2 Distributed (or multi-party) ML has a large role to play in a decentralized setting. Frameworks for building machine learning algorithms under distributed-compute settings exist, and in fact, have garnered a lot of attention from academics and practitioners alike in recent years. Most notable is the Federated Learning framework, which permits the training of machine learning models when commonly structured data exists as chunks that are stored on separate compute nodes. In these cases, data cannot (or is difficult and/or costly to do so) be brought to a central node in order to facilitate traditional ML model building. Many IoT applications are structured in this way, and often represent a good use case for Federated Learning. Now, in converting existing web2 applications to become their web3 variants, there are situations that call for the data to be dispersed in this manner versus being merely replicated in the compute nodes of the network as in blockchain technology (note the common misconception that web3 is synonymous with blockchain). Ceramic is a web3 data ledger that works in these situations and provides the environment for Federated Learning algorithms to fulfill their contracts (see 1).

3 Decentralization and web3 will likely be met with the emergence of new AI/ML algorithms. The previous two points were more about how existing ML algorithms can be applied (quite naturally) in the decentralized, web3 setting. Of course, with any new technology and its resulting applications, there can be high potential for new interactions, which if logged in the appropriate datasets (and data models) can represent new opportunities for ML/AI. After all, ML is a field that exists through data problems, where we aim to build pattern-capturing algorithms that are accurate as well as efficient under the infrastructural constraints of its environment — new environments and constraints in web3 will birth new AI/ML algorithms, as in these cases, the existing ML is blocked from fulfilling their contracts.

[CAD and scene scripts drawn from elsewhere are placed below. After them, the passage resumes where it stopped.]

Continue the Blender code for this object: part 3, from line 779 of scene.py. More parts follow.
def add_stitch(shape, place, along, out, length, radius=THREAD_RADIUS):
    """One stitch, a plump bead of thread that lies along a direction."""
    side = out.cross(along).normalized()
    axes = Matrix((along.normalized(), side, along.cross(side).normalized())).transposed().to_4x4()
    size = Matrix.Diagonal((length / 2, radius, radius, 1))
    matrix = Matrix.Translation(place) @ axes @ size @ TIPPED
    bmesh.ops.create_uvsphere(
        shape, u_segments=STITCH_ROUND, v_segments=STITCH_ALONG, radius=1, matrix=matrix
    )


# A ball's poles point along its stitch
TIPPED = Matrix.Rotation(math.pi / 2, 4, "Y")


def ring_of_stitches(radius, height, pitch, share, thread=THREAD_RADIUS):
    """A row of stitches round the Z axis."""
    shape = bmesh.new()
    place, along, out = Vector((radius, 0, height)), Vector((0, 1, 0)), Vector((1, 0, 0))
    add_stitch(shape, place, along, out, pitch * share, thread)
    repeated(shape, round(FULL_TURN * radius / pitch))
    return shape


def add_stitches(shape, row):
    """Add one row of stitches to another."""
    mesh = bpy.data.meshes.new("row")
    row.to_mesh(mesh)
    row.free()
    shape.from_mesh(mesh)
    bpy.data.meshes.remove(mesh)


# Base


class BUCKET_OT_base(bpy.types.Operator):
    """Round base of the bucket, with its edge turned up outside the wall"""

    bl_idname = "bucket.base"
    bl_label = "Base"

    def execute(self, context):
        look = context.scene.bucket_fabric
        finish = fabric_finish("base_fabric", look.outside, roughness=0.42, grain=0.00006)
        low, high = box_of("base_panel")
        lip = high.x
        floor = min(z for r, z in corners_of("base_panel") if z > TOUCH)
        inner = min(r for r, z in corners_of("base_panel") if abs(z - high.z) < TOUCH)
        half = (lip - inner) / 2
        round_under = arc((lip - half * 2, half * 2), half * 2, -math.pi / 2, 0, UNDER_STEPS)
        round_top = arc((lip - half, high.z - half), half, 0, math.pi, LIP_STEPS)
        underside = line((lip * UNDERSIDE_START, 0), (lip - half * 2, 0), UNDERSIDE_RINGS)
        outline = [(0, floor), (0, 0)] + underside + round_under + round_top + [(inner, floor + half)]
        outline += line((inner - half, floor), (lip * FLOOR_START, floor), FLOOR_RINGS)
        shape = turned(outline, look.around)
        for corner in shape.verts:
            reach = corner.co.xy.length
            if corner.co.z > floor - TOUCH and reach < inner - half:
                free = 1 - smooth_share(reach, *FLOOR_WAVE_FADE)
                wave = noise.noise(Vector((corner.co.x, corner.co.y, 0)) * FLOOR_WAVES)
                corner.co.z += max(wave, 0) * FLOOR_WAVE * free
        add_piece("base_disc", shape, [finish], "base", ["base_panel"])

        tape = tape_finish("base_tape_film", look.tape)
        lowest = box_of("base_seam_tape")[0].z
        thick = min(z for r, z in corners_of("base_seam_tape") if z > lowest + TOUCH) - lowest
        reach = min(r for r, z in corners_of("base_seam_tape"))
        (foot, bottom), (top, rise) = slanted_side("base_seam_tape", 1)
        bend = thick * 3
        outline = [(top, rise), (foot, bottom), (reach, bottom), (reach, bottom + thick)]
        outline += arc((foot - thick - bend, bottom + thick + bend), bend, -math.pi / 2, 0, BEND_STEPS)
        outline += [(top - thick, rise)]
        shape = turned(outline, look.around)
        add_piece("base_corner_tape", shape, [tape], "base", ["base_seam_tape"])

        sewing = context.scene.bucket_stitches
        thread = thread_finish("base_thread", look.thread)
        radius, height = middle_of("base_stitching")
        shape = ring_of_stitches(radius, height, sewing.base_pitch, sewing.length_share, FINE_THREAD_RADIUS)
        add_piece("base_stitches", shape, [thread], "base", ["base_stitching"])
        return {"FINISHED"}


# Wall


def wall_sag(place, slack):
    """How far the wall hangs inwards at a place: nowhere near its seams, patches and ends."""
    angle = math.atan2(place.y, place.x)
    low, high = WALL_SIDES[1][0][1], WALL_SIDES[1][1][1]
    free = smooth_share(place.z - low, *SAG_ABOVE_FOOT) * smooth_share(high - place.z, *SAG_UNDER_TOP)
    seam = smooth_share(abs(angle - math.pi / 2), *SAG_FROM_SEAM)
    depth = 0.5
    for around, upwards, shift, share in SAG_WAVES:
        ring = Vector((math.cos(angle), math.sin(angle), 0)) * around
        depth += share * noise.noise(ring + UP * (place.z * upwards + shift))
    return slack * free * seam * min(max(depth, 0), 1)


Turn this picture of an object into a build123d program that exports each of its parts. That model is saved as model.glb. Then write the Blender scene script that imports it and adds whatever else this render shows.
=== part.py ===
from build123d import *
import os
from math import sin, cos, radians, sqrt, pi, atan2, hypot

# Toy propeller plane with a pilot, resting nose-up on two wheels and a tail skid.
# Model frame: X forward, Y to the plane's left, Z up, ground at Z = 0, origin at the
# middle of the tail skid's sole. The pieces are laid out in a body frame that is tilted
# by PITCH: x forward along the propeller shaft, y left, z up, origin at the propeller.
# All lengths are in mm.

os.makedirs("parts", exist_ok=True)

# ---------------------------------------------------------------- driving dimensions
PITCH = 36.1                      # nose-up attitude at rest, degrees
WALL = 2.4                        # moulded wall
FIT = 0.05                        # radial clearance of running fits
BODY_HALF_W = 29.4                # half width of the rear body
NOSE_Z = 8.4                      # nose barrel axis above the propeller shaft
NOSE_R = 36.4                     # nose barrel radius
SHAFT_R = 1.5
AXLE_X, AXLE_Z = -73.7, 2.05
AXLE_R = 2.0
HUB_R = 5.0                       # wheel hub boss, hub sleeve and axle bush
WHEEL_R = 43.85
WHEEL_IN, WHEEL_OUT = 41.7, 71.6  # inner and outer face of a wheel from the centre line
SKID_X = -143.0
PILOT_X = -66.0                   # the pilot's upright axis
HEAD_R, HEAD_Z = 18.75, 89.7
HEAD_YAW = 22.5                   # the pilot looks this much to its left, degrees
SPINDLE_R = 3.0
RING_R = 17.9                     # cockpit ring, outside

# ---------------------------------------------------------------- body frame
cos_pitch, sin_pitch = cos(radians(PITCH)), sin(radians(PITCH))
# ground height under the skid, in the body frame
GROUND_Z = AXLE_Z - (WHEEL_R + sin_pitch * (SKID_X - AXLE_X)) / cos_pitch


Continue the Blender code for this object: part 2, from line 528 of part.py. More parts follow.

The previous points were geared towards the ML algorithms and how they might fit or be eventually modified to service a decentralized environment from a technical standpoint. The next points however are about how we can think of using AI to decentralize ownership, wealth, and benefits. Or in other words, contribute to them being more widespread to the community.

4 Data ownership might mean the ability to decide for what ML models the individual/rightful-data-owner would want their data to be potentially used. One of the most important ideals of web3 and decentralization has to do with the ownership of ones digital data that may represent things like their personal profile as well as their interactions in the web. The argument goes that in the current internet (i.e., web2), Big Tech collects and sells your data for massive gains to advertising firms who then use your data to build intelligence such as training ML algorithms. Additionally, an individual’s digital data representing interactions with a service can also be used to enhance that service through things like better recommendations (e.g., user data that Netflix, Spotify, Amazon use to make better recommendations). In the web3 setting, more ownership of one’s data should mean that the individual is able to decide where they want to supply their data. Perhaps in web3, this idea manifests itself with the ability to “stake” ones digital data in certain data pools or the ability to select from a list of options for which ML models/applications they would want their data to be used (of course done in a privacy-preserving way).

5 To empower individuals to make decisions, more creative and productive forms of transparency of ML models will be required. In the previous point, we suggested that we can latch onto web3 principles in order to manifest a more true form of consent for individuals and how their digital data might be used, especially as it pertains to their usage in ML applications. It bears mentioning that the strive for such consent predated the web3 movement. Nevertheless, providing a more true form of consent relies heavily on providing the sufficient information to the individual in order for them to make the decision that’s best for them based on their own calculus. As it pertains to ML models, then it would seem that more creative and accessible forms of transparency would be required. We’re not talking so much about the explainable differences between linear models and neural networks, but rather, on things like what the model is specifically used for and on who.

6 Supplying data to ML models should be rewarded (e.g., in the form of crypto tokens). An important mechanism used to support and maintain many decentralized, web3 technologies is incentivization (for its participants). For example, in blockchain, validator nodes or miners are incentivized to support and maintain the validity of the network in return for the native crypto token. Along similar lines, users who supply their digital data for the betterment of a service or ML technology should be incentivized. Incentivization for ones data is not new of course (e.g., fill out a survey for a $20 Amazon gift card), but in web3, this can be done automatically and at a larger scale. A real world example of this is how one can use Brave browser and be rewarded in Basic Attention Token (BAT) for supplying browsing data/behaviours.

Consenting to viewing Brave Ads which are surfaced by intelligence built on ones browser behaviour data. In exchange for this data, one receives BAT directly in their Brave wallet.

Of course, contributing data in such a way shouldn’t come at the expense of risking the leaking of one’s sensitive information; and so, in this world, privacy-preservation techniques in AI/ML would still be heavily relied upon.

7The decentralization of AI and the search for its place within web3 represents an opportunity to revamp existing interfaces in order to enrich relationships between the general public and AI systems as they exist today. If anything, this point, above all the others, encapsulates the main takeaway message. That is, as we endeavor to create a new web under the concept of decentralization as well as other web3 ideals, we are presented with the opportunity to rethink (or question) the ways in which existing technologies, like AI, are currently being created, deployed, and used by society. Can AI be made more welcoming and less intimidating by giving people the sufficient information as well as choice to participate (e.g. through their supply of data) in the building of certain AI systems, and, would rewarding such efforts lead to a healthier, more productive relationship between people and AI? In doing so, could this lead to more opportunities to build even more accurate, safe, and trusted AI applications? These are but a few of the kinds of questions that we should be taking into consideration so as to not miss out on this opportunity to evolve AI and improve its relationship with society.